— START OF Task input —

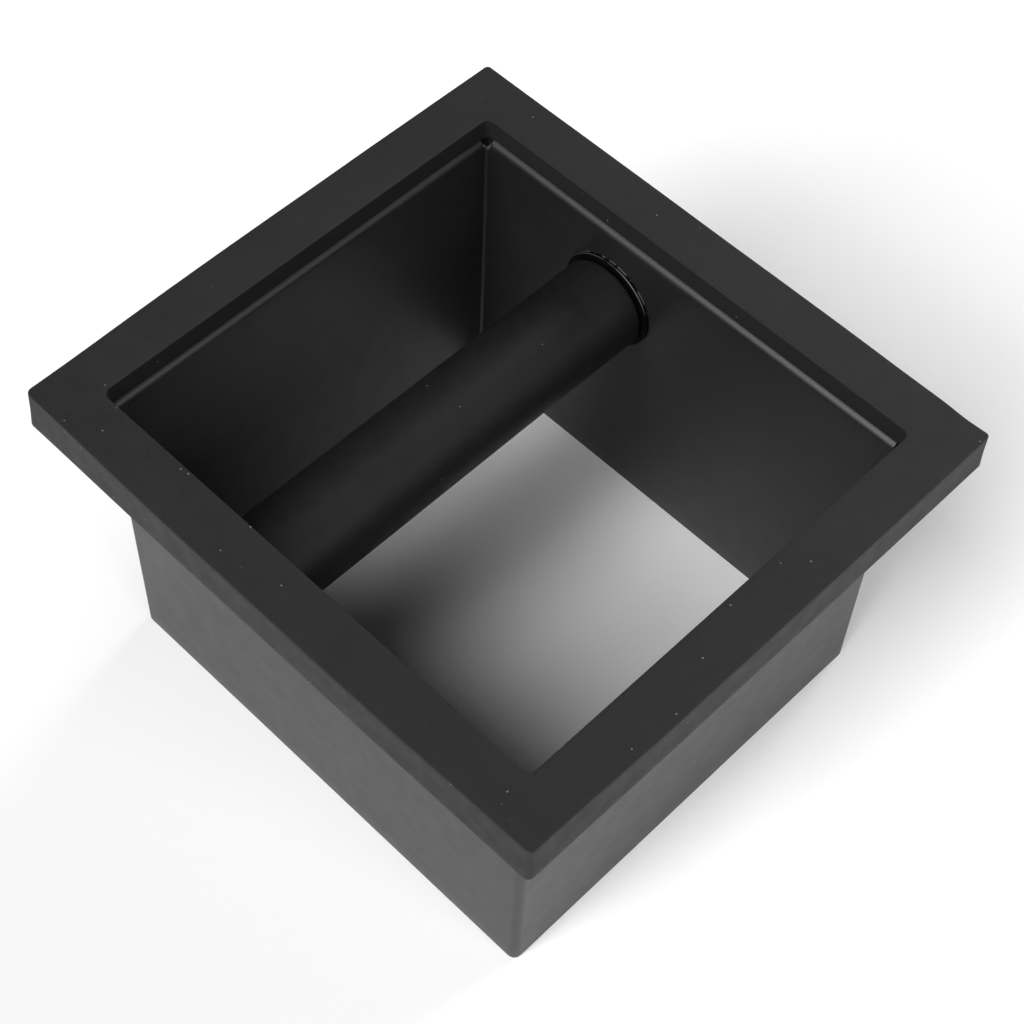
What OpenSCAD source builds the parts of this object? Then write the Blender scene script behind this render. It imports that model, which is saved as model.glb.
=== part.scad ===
// Espresso knock box: a bottomless drop-in chute with a rubber rim and a cross bar.
// The user stands on the -Y side. The bar runs along X, nearer to the user.
// The origin is at the centre of the chute's bottom edge, with +Z up.

/* [Rubber rim] */
// Width of the rim, along X
rim_w = 175; // [160:1:200]
// Length of the rim, along Y
rim_l = 189; // [175:1:220]
// Height of the rim
rim_h = 13.5; // [12:0.5:16]
// Width of the rim's top face, from its outer edge to the opening
rim_border = 15.6; // [14:0.1:18]
// Thickness of rubber above the steel flange
rim_top_t = 6.75; // [5:0.25:7.5]
// Thickness of rubber outside the flange's edge
rim_edge_t = 4; // [3:0.5:5]
// Radius of the rim's outer corners, seen from above
rim_corner_r = 2; // [1:0.5:8]
// Radius of the opening's corners, seen from above
opening_corner_r = 2.4; // [2:0.1:6]

/* [Steel chute] */
// Height from the chute's bottom edge to the top of the rim
total_h = 113; // [90:1:180]
// Thickness of the sheet
sheet_t = 1.5; // [1:0.1:2]
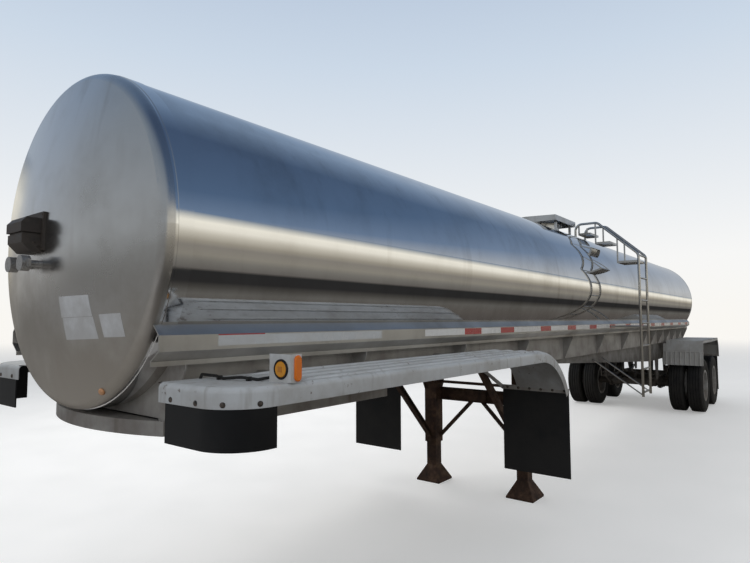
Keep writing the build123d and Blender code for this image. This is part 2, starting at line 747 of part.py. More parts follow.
def subframe():
    side_profile = [
        (at(SUBFRAME_START), FRAME_BOTTOM_Z),
        (at(FRAME_END), FRAME_BOTTOM_Z),
        (at(SUBFRAME_END), FRAME_BOTTOM_Z - 2 * FLANGE_WIDTH),
        (at(SUBFRAME_END), SUBFRAME_BOTTOM_Z),
        (at(SUBFRAME_FULL), SUBFRAME_BOTTOM_Z),
        (at(SUBFRAME_START), FRAME_BOTTOM_Z - 3 * FLANGE_THICKNESS),
    ]
    web = slab_xz(side_profile, SUBFRAME_Y - WEB, SUBFRAME_Y)
    lower = [side_profile[5], side_profile[4], side_profile[3]]
    flange_line = folded([(x, z) for x, z in lower], -FLANGE_THICKNESS)
    flange = slab_xz(flange_line, SUBFRAME_Y - SUBFRAME_FLANGE, SUBFRAME_Y)
    rail_body = web + flange
    middle = SPRING_Y
    for station in HANGER_STATIONS:
        x = at(station)
        outline = [
            (x - HANGER_LENGTH, SUBFRAME_BOTTOM_Z),
            (x + HANGER_LENGTH, SUBFRAME_BOTTOM_Z),
            (x + HANGER_LENGTH / 2, HANGER_BOTTOM_Z),
            (x - HANGER_LENGTH / 2, HANGER_BOTTOM_Z),
        ]
        half = HANGER_WIDTH / 2
        rail_body += slab_xz(outline, middle + half - HANGER_WALL, middle + half)
        rail_body += slab_xz(outline, middle - half, middle - half + HANGER_WALL)
        rail_body += bar(x - HANGER_LENGTH, x + HANGER_LENGTH, middle - half, middle + half,
                         SUBFRAME_BOTTOM_Z - HANGER_WALL, SUBFRAME_BOTTOM_Z)
    return rail_body


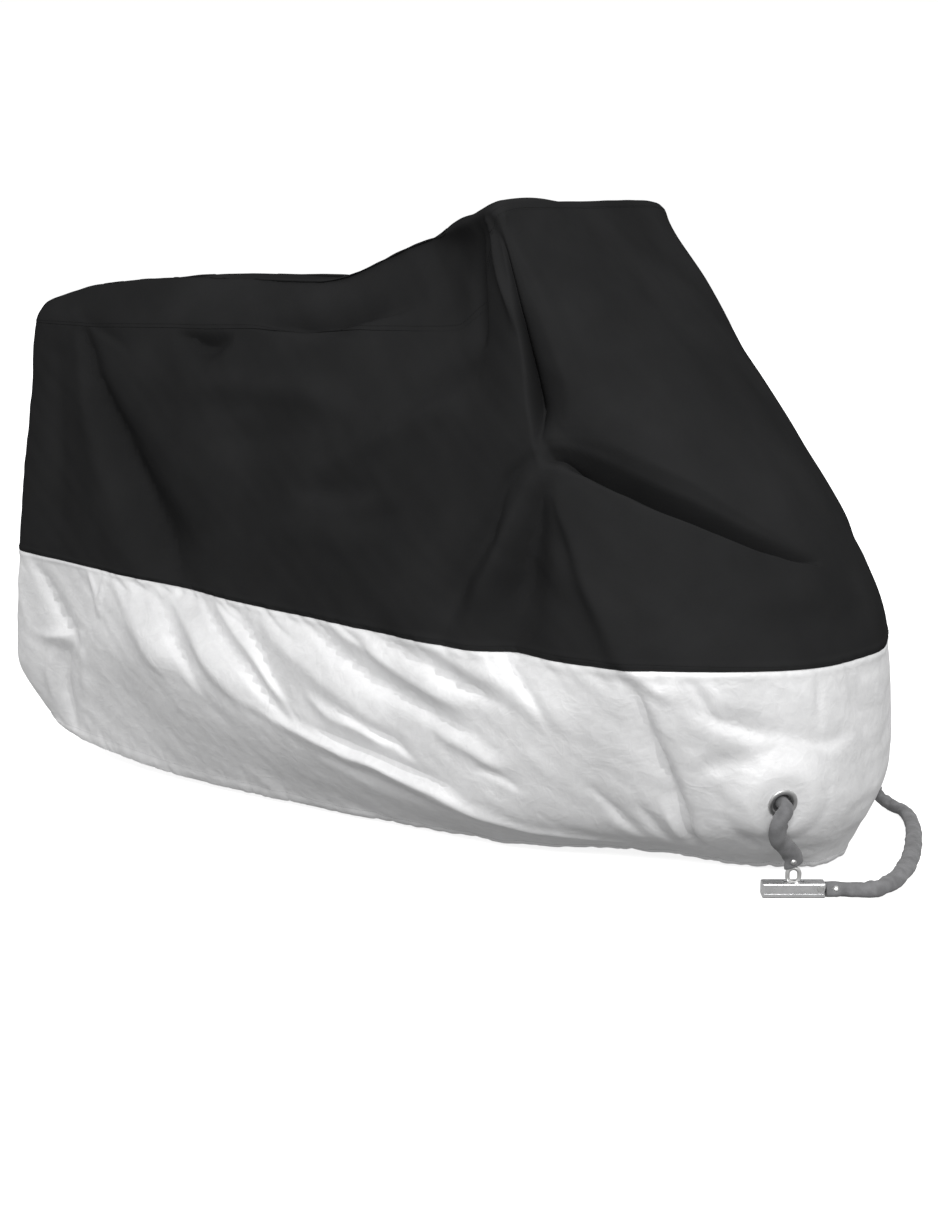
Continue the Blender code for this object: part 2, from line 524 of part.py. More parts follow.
def sleeve_way():
    """Even points along the smooth curve through SLEEVE_WAY."""
    marks = np.array(SLEEVE_WAY)
    reach = np.concatenate([[0], np.cumsum(np.linalg.norm(np.diff(marks, axis=0), axis=1))])
    slope = np.gradient(marks, reach, axis=0)
    fine = np.linspace(0, reach[-1], 1500)
    cell = np.clip(np.searchsorted(reach, fine, side="right") - 1, 0, len(reach) - 2)
    run = (reach[cell + 1] - reach[cell])[:, None]
    t = (fine - reach[cell])[:, None] / run
    dense = ((2 * t**3 - 3 * t**2 + 1) * marks[cell] + (t**3 - 2 * t**2 + t) * run * slope[cell]
             + (3 * t**2 - 2 * t**3) * marks[cell + 1] + (t**3 - t**2) * run * slope[cell + 1])
    length = np.concatenate([[0], np.cumsum(np.linalg.norm(np.diff(dense, axis=0), axis=1))])
    even = np.linspace(0, length[-1], round(length[-1] / SLEEVE_STEP) + 1)
    return np.stack([np.interp(even, length, dense[:, axis]) for axis in range(3)], axis=1)


def rivet(name, end, inner, facing):
    """Rivet that closes the sleeve, between its end and the next point of its curve."""
    facing = np.cross(np.cross(inner - end, facing), inner - end)
    facing /= np.linalg.norm(facing)
    seat = (end + inner) / 2 + (SLEEVE_RADIUS + SEAM_GAP) * facing
    return rod(name, RIVET_RADIUS, 0.6 * RIVET_RADIUS, RIVET_HIGH, facing_place(seat, facing))


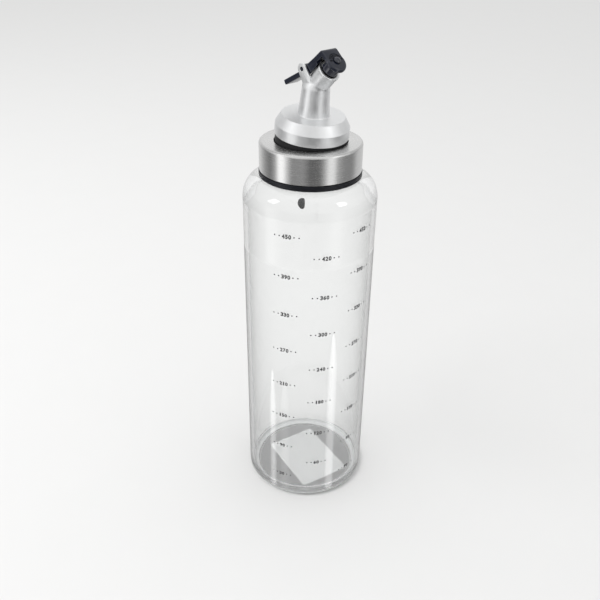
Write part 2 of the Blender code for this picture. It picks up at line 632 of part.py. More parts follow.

— END OF Task input —

Problem to solve. The lines from the top of the data above down to the line containing "sheet_t = 1.5; // [1:0.1:2]" are to be copied exactly; no other line should appear.

Completed exercise.
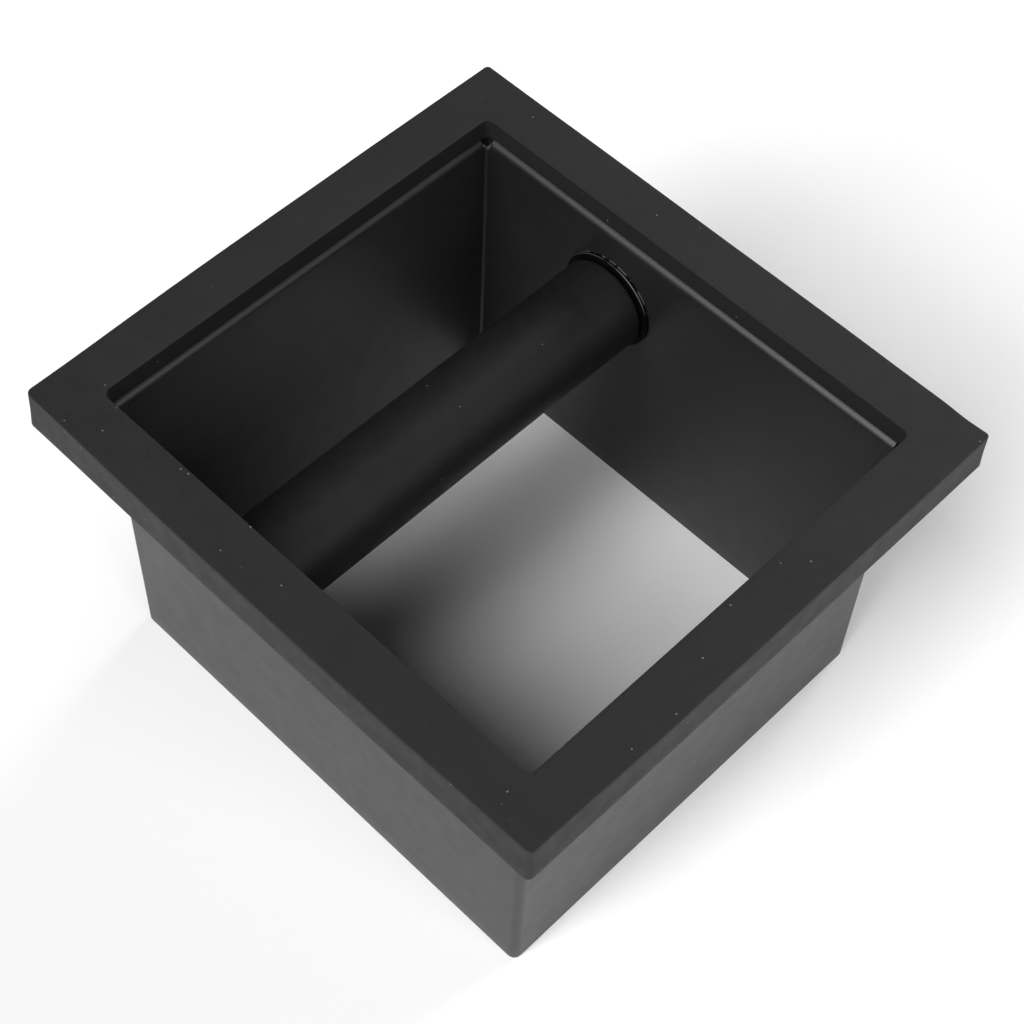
What OpenSCAD source builds the parts of this object? Then write the Blender scene script behind this render. It imports that model, which is saved as model.glb.
=== part.scad ===
// Espresso knock box: a bottomless drop-in chute with a rubber rim and a cross bar.
// The user stands on the -Y side. The bar runs along X, nearer to the user.
// The origin is at the centre of the chute's bottom edge, with +Z up.

/* [Rubber rim] */
// Width of the rim, along X
rim_w = 175; // [160:1:200]
// Length of the rim, along Y
rim_l = 189; // [175:1:220]
// Height of the rim
rim_h = 13.5; // [12:0.5:16]
// Width of the rim's top face, from its outer edge to the opening
rim_border = 15.6; // [14:0.1:18]
// Thickness of rubber above the steel flange
rim_top_t = 6.75; // [5:0.25:7.5]
// Thickness of rubber outside the flange's edge
rim_edge_t = 4; // [3:0.5:5]
// Radius of the rim's outer corners, seen from above
rim_corner_r = 2; // [1:0.5:8]
// Radius of the opening's corners, seen from above
opening_corner_r = 2.4; // [2:0.1:6]

/* [Steel chute] */
// Height from the chute's bottom edge to the top of the rim
total_h = 113; // [90:1:180]
// Thickness of the sheet
sheet_t = 1.5; // [1:0.1:2]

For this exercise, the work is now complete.